YOUR INSTRUCTIONS » Both the line containing "box = Compound(list(nodes.values())).bounding_box()" and the line containing "obj.parent = empty" are to be reproduced exactly, along with every line between them, and nothing more.

DATA EXCERPT »

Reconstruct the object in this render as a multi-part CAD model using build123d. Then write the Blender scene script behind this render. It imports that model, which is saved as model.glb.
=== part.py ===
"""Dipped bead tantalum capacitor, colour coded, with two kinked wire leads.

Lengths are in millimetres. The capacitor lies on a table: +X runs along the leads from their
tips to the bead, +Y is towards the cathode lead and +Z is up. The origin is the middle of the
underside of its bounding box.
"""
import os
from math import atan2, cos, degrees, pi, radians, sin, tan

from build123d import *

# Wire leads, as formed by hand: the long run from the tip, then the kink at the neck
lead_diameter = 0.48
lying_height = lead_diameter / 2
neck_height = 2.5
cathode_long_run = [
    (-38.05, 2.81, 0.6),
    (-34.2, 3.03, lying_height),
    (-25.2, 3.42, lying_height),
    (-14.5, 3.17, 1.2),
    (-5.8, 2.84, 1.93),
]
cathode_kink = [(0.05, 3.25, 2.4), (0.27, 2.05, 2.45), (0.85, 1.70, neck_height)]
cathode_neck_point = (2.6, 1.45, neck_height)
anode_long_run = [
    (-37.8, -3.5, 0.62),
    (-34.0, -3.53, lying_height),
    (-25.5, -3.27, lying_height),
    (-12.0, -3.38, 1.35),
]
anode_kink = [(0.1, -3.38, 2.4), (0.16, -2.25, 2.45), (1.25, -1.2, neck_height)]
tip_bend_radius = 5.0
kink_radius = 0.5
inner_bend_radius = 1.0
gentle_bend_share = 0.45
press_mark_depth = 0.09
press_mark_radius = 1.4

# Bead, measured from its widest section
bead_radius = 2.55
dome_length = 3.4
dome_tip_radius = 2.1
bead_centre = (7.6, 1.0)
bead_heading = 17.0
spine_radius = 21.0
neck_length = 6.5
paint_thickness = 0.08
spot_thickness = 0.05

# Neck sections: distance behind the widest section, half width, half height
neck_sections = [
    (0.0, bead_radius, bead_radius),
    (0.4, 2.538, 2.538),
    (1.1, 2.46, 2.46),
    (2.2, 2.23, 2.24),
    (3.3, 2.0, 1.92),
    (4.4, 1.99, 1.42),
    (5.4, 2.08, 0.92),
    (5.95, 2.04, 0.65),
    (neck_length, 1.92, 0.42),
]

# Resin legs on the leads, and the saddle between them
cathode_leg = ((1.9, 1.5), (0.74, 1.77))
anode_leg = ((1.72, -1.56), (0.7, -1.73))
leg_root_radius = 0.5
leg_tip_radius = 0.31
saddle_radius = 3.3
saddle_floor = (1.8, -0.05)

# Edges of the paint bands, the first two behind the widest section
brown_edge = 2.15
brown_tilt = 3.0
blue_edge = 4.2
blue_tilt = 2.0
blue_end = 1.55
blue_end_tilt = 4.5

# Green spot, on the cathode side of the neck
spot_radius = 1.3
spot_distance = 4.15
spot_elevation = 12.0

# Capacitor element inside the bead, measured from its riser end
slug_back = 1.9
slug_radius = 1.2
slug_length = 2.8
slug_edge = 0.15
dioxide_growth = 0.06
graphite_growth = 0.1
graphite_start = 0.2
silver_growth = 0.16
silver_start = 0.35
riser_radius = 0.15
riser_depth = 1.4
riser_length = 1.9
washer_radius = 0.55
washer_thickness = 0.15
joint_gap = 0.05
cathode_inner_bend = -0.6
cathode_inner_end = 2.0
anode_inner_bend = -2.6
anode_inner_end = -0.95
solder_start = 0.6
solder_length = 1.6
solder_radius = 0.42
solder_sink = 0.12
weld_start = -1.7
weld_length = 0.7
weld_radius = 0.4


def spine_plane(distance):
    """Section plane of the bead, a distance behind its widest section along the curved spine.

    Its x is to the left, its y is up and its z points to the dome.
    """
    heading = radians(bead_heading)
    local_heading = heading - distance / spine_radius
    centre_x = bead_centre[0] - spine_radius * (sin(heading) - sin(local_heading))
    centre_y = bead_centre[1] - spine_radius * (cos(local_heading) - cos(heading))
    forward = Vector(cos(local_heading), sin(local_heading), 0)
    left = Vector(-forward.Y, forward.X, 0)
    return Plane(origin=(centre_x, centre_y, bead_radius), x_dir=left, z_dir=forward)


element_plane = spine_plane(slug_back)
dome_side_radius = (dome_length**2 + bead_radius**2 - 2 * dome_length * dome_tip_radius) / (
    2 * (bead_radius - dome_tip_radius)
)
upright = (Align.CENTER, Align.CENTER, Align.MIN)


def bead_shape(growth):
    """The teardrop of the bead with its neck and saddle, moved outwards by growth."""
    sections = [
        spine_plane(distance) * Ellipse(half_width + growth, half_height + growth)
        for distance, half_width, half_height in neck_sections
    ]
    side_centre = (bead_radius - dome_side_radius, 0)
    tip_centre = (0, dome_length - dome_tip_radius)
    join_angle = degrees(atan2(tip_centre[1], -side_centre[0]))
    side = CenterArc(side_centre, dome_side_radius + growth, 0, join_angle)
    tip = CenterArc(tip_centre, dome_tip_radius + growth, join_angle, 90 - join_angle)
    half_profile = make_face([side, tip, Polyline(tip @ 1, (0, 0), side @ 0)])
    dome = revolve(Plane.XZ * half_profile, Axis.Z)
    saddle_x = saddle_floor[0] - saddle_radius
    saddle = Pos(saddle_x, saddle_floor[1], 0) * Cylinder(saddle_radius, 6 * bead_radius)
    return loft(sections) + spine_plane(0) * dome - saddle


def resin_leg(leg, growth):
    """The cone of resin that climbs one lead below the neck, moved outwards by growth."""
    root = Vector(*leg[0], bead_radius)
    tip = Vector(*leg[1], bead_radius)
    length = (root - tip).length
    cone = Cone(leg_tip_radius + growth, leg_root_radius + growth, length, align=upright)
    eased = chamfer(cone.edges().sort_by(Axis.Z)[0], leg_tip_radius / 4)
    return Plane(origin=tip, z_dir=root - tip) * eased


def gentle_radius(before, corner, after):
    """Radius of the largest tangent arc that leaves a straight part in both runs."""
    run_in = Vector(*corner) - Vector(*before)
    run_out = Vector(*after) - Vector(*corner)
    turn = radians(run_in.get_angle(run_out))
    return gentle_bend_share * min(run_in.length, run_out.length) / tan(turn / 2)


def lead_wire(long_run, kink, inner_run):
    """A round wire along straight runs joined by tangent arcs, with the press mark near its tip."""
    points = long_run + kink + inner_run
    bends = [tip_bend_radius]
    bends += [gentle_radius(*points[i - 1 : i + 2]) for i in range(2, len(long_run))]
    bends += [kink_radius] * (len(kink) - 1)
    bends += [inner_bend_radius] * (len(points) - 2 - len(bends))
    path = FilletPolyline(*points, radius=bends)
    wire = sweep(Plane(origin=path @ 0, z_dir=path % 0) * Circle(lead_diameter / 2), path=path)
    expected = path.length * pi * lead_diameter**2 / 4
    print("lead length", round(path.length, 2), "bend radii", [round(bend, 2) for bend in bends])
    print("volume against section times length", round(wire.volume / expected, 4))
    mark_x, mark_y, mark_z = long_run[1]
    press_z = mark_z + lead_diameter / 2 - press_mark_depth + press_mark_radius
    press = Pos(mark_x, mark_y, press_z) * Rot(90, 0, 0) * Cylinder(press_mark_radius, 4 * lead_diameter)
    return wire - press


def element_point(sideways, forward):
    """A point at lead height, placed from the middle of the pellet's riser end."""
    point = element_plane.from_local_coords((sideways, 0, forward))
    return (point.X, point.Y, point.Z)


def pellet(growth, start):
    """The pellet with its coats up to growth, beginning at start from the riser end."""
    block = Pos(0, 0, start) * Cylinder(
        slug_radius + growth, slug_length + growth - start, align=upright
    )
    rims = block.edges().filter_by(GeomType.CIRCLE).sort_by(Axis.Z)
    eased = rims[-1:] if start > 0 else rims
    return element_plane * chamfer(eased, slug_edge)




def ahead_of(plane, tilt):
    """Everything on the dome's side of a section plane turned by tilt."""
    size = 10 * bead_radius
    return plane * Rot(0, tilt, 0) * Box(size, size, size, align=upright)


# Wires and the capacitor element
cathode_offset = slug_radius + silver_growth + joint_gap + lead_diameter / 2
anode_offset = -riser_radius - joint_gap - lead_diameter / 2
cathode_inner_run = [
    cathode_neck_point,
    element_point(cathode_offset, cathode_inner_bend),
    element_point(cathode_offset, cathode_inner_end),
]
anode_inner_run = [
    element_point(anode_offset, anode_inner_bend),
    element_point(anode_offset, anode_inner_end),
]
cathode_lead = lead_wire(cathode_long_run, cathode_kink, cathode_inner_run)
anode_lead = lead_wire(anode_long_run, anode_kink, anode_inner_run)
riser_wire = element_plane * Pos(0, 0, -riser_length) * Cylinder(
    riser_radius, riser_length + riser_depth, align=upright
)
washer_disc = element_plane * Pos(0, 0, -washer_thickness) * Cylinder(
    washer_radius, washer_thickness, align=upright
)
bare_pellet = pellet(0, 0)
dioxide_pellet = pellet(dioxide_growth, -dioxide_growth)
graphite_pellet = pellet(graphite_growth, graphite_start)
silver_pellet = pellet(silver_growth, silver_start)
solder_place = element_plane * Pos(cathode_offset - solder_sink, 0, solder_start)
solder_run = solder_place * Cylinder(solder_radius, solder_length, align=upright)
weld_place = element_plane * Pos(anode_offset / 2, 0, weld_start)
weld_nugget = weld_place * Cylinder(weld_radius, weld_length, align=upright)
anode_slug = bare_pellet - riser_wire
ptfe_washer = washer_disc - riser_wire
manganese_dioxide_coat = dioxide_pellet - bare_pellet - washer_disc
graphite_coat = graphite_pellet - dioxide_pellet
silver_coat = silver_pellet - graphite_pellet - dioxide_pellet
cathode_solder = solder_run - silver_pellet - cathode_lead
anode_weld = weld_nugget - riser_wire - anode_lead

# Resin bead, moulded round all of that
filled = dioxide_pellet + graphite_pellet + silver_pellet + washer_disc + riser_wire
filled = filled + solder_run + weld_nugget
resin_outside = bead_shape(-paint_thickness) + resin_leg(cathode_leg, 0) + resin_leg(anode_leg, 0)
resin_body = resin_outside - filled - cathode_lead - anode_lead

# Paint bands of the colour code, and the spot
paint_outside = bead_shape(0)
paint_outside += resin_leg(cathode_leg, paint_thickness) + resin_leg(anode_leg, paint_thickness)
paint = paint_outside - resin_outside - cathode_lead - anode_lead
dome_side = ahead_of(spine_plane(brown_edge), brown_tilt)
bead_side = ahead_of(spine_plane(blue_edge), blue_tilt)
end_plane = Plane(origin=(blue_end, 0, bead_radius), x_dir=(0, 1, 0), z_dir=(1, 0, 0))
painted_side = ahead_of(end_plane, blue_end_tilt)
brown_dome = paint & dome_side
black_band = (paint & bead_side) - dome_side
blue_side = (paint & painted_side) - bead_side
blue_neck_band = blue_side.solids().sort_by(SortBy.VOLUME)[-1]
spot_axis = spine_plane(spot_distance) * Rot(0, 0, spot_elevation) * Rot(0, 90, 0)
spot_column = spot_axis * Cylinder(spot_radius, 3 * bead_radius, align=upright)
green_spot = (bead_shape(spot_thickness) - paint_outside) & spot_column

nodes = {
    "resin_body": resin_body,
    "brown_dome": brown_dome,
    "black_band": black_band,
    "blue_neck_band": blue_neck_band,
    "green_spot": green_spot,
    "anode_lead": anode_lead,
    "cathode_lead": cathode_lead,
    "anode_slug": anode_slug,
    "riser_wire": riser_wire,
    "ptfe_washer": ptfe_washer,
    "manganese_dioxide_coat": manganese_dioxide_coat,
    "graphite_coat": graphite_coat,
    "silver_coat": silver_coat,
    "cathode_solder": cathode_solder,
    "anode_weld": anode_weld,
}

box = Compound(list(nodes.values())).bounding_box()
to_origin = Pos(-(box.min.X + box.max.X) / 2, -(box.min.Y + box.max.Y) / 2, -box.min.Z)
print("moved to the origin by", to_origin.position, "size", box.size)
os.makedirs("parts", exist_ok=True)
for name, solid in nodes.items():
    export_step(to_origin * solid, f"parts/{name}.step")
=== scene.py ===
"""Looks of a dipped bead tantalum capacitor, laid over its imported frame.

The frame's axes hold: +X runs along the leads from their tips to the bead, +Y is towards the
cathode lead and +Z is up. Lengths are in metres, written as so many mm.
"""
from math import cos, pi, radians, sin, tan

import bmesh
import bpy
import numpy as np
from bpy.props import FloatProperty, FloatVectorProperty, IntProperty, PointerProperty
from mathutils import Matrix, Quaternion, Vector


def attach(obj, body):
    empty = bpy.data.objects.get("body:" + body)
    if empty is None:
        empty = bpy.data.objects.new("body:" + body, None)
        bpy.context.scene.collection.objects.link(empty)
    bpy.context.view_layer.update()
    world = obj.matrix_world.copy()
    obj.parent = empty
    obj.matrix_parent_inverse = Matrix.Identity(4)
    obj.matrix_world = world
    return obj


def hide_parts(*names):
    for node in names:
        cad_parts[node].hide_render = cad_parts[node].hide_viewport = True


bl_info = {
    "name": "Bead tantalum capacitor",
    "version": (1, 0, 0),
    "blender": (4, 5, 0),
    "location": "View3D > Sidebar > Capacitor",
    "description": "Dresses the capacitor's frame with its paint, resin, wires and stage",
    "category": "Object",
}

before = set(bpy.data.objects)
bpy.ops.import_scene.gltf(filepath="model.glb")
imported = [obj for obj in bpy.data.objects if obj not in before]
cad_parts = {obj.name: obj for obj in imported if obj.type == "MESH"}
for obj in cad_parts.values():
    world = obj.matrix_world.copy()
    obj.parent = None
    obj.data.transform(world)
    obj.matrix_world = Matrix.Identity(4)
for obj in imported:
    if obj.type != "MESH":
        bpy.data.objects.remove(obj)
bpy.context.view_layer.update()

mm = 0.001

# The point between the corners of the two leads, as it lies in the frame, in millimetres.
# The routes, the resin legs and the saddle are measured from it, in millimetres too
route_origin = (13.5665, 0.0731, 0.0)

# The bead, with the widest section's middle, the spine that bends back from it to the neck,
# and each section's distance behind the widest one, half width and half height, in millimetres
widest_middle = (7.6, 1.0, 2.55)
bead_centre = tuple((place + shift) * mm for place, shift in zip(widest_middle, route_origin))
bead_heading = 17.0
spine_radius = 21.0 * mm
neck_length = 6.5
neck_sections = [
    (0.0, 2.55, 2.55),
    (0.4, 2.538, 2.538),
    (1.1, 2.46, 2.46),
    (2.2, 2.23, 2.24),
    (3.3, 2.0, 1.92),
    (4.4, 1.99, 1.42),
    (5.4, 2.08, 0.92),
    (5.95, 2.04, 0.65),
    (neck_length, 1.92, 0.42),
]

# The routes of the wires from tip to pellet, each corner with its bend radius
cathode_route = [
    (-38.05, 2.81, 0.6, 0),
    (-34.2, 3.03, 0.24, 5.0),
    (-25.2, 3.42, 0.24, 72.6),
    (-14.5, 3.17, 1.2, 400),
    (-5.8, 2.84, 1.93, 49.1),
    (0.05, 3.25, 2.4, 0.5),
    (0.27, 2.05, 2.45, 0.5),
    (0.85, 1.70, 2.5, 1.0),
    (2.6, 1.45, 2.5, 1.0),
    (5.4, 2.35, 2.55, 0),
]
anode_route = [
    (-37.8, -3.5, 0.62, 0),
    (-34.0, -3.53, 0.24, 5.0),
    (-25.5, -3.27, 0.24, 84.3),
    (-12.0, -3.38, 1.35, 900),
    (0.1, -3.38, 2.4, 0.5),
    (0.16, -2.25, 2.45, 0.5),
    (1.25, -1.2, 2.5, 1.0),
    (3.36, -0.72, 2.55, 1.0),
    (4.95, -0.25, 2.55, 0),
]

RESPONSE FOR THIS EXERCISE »
box = Compound(list(nodes.values())).bounding_box()
to_origin = Pos(-(box.min.X + box.max.X) / 2, -(box.min.Y + box.max.Y) / 2, -box.min.Z)
print("moved to the origin by", to_origin.position, "size", box.size)
os.makedirs("parts", exist_ok=True)
for name, solid in nodes.items():
    export_step(to_origin * solid, f"parts/{name}.step")
=== scene.py ===
"""Looks of a dipped bead tantalum capacitor, laid over its imported frame.

The frame's axes hold: +X runs along the leads from their tips to the bead, +Y is towards the
cathode lead and +Z is up. Lengths are in metres, written as so many mm.
"""
from math import cos, pi, radians, sin, tan

import bmesh
import bpy
import numpy as np
from bpy.props import FloatProperty, FloatVectorProperty, IntProperty, PointerProperty
from mathutils import Matrix, Quaternion, Vector


def attach(obj, body):
    empty = bpy.data.objects.get("body:" + body)
    if empty is None:
        empty = bpy.data.objects.new("body:" + body, None)
        bpy.context.scene.collection.objects.link(empty)
    bpy.context.view_layer.update()
    world = obj.matrix_world.copy()
    obj.parent = empty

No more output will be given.